───── DATA EXCERPT ─────

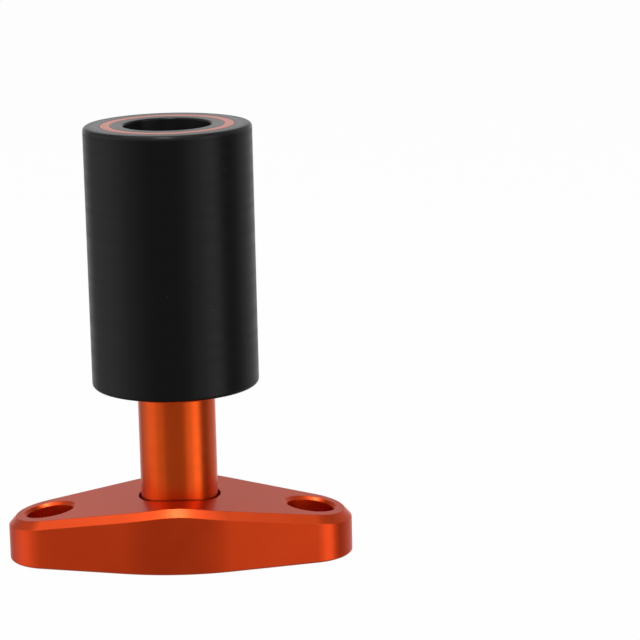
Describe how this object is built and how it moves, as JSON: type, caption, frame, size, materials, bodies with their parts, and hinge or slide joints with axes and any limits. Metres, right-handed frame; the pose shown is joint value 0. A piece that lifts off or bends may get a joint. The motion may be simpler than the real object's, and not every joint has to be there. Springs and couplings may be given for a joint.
{
  "type": "motorcycle frame slider",
  "caption": "Crash protector: a round black puck with an inlaid metal ring, on a flanged spacer tube clamped to a bevelled diamond-shaped mounting plate with sloped flats and sunk screw holes.",
  "frame": {"origin": "middle of the plate's flat mounting face", "axes": "+Z along the clamp screw towards the puck's outer end, X along the plate's long side, through both screw holes"},
  "size_m": [0.104, 0.05, 0.1317],
  "materials": {
    "anodised_aluminium": "satin orange anodised",
    "puck_plastic": "turned satin black",
    "screw_steel": "black oxide"
  },
  "bodies": {
    "root": {"mounting_plate": "anodised_aluminium", "flanged_spacer": "anodised_aluminium", "puck": "puck_plastic", "accent_ring": "anodised_aluminium", "bolt_washer": "screw_steel", "clamp_bolt": "screw_steel"}
  },
  "joints": []
}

─────

YOUR TASK
Copy the material above back out, exactly as written.

OUTPUT BELOW
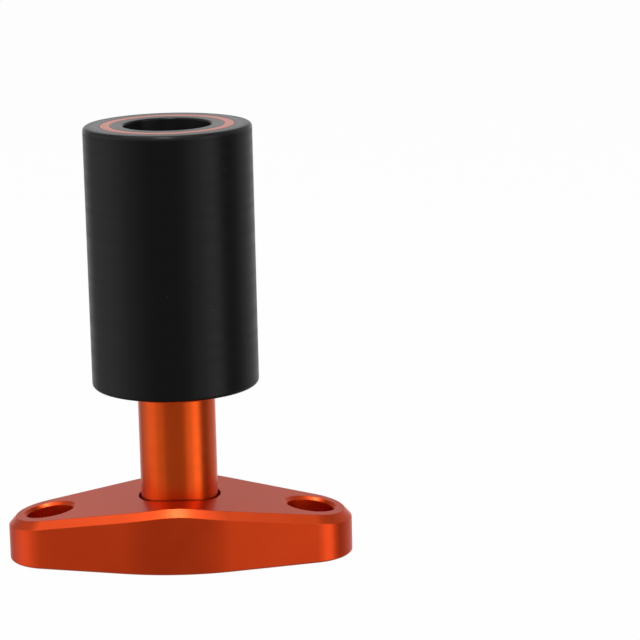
Describe how this object is built and how it moves, as JSON: type, caption, frame, size, materials, bodies with their parts, and hinge or slide joints with axes and any limits. Metres, right-handed frame; the pose shown is joint value 0. A piece that lifts off or bends may get a joint. The motion may be simpler than the real object's, and not every joint has to be there. Springs and couplings may be given for a joint.
{
  "type": "motorcycle frame slider",
  "caption": "Crash protector: a round black puck with an inlaid metal ring, on a flanged spacer tube clamped to a bevelled diamond-shaped mounting plate with sloped flats and sunk screw holes.",
  "frame": {"origin": "middle of the plate's flat mounting face", "axes": "+Z along the clamp screw towards the puck's outer end, X along the plate's long side, through both screw holes"},
  "size_m": [0.104, 0.05, 0.1317],
  "materials": {
    "anodised_aluminium": "satin orange anodised",
    "puck_plastic": "turned satin black",
    "screw_steel": "black oxide"
  },
  "bodies": {
    "root": {"mounting_plate": "anodised_aluminium", "flanged_spacer": "anodised_aluminium", "puck": "puck_plastic", "accent_ring": "anodised_aluminium", "bolt_washer": "screw_steel", "clamp_bolt": "screw_steel"}
  },
  "joints": []
}